The codes for model building and training can be found online (Manoj J, 2025b). The LSTM was trained as a regional model (single network trained on all available catchments) based on the openly available datasets detailed in the next section (Sect. 2.2). For forward hydrological modelling using the inversely-generated precipitation timeseries estimates, we use two hydrological models (Appendix B) – the lumped conceptual HBV model (Hydrologiska Byråns Vattenbalansavdelning: Bergström and Forsman, 1973) and the spatially distributed process-based CATFLOW model (Zehe et al., 2001).

2.2 Data sets

This study utilized the Caravan dataset (Kratzert et al., 2023) to investigate our hypothesis regarding the inverse identifiability of precipitation from information about discharge dynamics. We trained our model on European catchments from the GRDC-Caravan (Färber et al., 2023) community extension and the original Caravan dataset, which includes catchments from CAMELS-GB (Coxon et al., 2020).
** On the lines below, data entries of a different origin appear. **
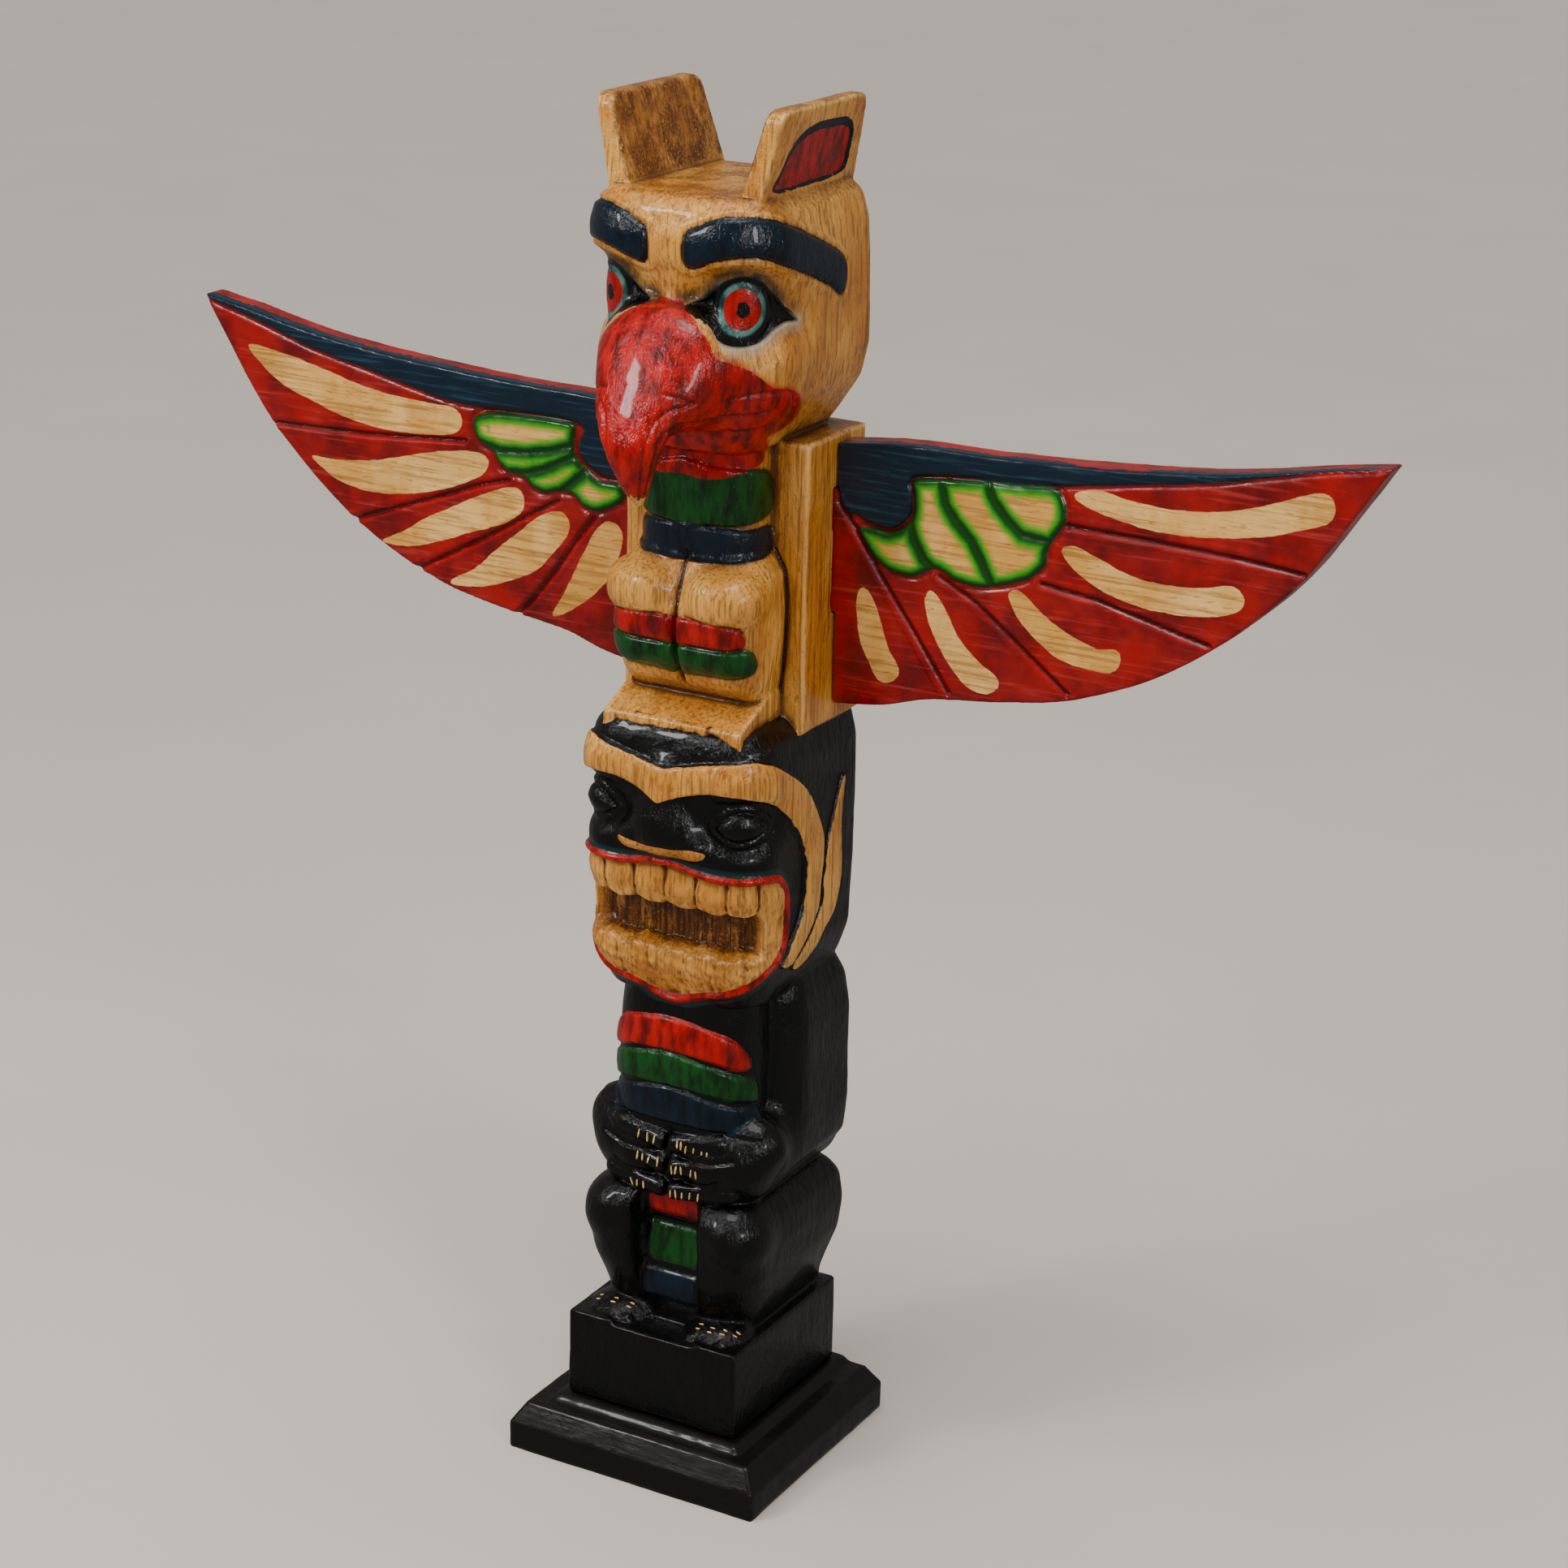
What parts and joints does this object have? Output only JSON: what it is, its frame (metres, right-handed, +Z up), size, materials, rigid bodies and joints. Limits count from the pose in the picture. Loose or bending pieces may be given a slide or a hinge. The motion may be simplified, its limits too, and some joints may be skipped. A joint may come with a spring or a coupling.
{
  "type": "totem pole",
  "caption": "Carved wooden pole of a winged bird over a seated bear, standing on a bevelled board.",
  "frame": {"origin": "on the ground under the middle of the base board", "axes": "+Z up along the pole, the carved front faces -Y, the wings spread along X"},
  "size_m": [0.947, 0.2194, 1.0023],
  "materials": {
    "honey_wood": "stained and varnished, painted in parts",
    "black_paint": "gloss black paint",
    "red_paint": "gloss red paint with coloured feathers"
  },
  "bodies": {
    "root": {"carved_pole": "honey_wood", "base_board": "black_paint", "wing_left": "red_paint", "wing_right": "red_paint"}
  },
  "joints": []
}
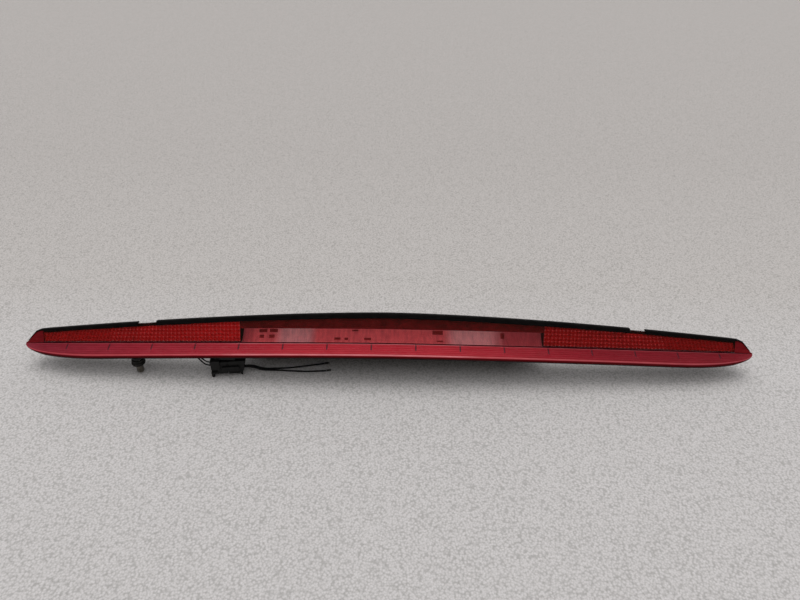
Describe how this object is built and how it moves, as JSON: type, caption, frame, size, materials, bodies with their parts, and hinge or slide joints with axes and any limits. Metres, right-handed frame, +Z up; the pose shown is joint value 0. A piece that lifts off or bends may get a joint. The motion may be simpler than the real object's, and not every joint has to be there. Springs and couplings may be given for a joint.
{
  "type": "third brake light",
  "caption": "Full-width bowed red third brake light: clear window and prism sides over a fluted ledge, rear housing, studs, and a plug with short wire tails.",
  "frame": {"origin": "middle of the bounding box's foot, on the surface that the lamp stands on", "axes": "+X along the lamp, lens facing -Y, +Z up"},
  "size_m": [0.95, 0.0634, 0.0839],
  "materials": {
    "lens_red": "polished transparent red acrylic",
    "prism_red": "transparent red acrylic with moulded prisms",
    "black_abs": "fine-grained black moulding",
    "black_nylon": "satin black nylon",
    "black_rubber": "matt black rubber",
    "grey_foam": "dark grey closed-cell foam",
    "aluminised": "vacuum-aluminised plastic",
    "circuit_board": "green solder resist",
    "led_resin": "clear epoxy over a pale cup",
    "plated_steel": "zinc-plated steel, dulled",
    "tinned_brass": "tinned brass",
    "wire_pvc": "black PVC insulation"
  },
  "bodies": {
    "lamp": {"outer_lens": "lens_red", "prism_plate_left": "prism_red", "prism_plate_right": "prism_red", "rear_housing": "black_abs", "led_carrier": "black_abs", "socket_housing": "black_nylon", "connector_clip": "black_nylon", "edge_trim_centre": "black_rubber", "edge_trim_left": "black_rubber", "edge_trim_right": "black_rubber", "stud_bush": "black_rubber", "vent_cap": "black_rubber", "lead_grommet": "black_rubber", "gasket_centre": "grey_foam", "gasket_left": "grey_foam", "gasket_right": "grey_foam", "window_reflector": "aluminised", "side_reflector_left": "aluminised", "side_reflector_right": "aluminised", "ledge_reflector_left": "aluminised", "ledge_reflector_right": "aluminised", "ledge_reflector_centre": "aluminised", "led_board": "circuit_board", "led_01": "led_resin", "led_02": "led_resin", "led_03": "led_resin", "led_04": "led_resin", "led_05": "led_resin", "led_06": "led_resin", "led_07": "led_resin", "led_08": "led_resin", "led_09": "led_resin", "led_10": "led_resin", "led_11": "led_resin", "led_12": "led_resin", "stud_outer_left": "plated_steel", "stud_inner_left": "plated_steel", "stud_inner_right": "plated_steel", "stud_nut": "plated_steel", "board_screw_1": "plated_steel", "board_screw_2": "plated_steel", "board_screw_3": "plated_steel", "socket_terminal_positive": "tinned_brass", "socket_terminal_negative": "tinned_brass", "lead_positive": "wire_pvc", "lead_negative": "wire_pvc"},
    "harness_plug": {"plug_housing": "black_nylon", "plug_terminal_positive": "tinned_brass", "plug_terminal_negative": "tinned_brass", "tail_front": "wire_pvc", "tail_rear": "wire_pvc", "tail_end_front": "tinned_brass", "tail_end_rear": "tinned_brass"},
    "latch": {"plug_latch": "black_nylon"}
  },
  "joints": [
    {"name": "plug_pull", "type": "slide", "parent": "lamp", "child": "harness_plug", "axis": [0.9903, 0.1392, 0], "range_m": [0, 0.018]},
    {"name": "latch_press", "type": "hinge", "parent": "harness_plug", "child": "latch", "pos_m": [-0.20168, -0.02726, 0.0145], "axis": [0, 0, 1], "range_deg": [0, 5], "stiffness_Nm_per_rad": 0.4}
  ]
}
The Caravan dataset uses the ERA5 Land (Muñoz-Sabater et al., 2021) as the primary meteorological forcing, while the catchment attributes include data from HydroATLAS (Linke et al., 2019). The discharge data is tapped from relevant state and national authorities and is accessible as open datasets. The observational E-OBS precipitation product (v31.0 – Cornes et al., 2018), which uses the station network of the European Climate Assessment & Dataset (ECA&D) project, was used as the training target for the model runs. Figure S2 in the Supplement depicts the study catchments (1800 in total) in the training dataset.

We chose a training period of around 25 years between 1 October 1980 to 30 September 2005. Following the best practices in data-based modelling, the model was tested on an unseen testing period between 2006 and 2020 (2015 for CAMELS-GB catchments due to data unavailability). To investigate its generalizability across scales, we also tested the model on four catchments (Figs. S3 and S4 in the Supplement) that were not included in the original training set (Sect. 2.3.2). For the out-of-sample test, we made use of data from the Caravan Spain (Casado Rodríguez, 2023) and Caravan Switzerland (Höge et al., 2023) extensions, in addition to data from local data providers in Germany (Landesanstalt für Umwelt, Messungen und Naturschutz Baden-Württemberg – LUBW) and Luxembourg (Nijzink et al., 2024). To validate the inversely generated precipitation (Sect. 2.3.3) during forward modeling, we conducted hydrological model simulations in the Elsenz Schwarzbach and Lippe catchments (Fig. S5 in the Supplement). Table 1 provides an overview of the main datasets used in this study, detailing their spatial and temporal resolutions, as well as their sources.

Table 1 Brief overview of the datasets used in this study, including their spatial and temporal resolution.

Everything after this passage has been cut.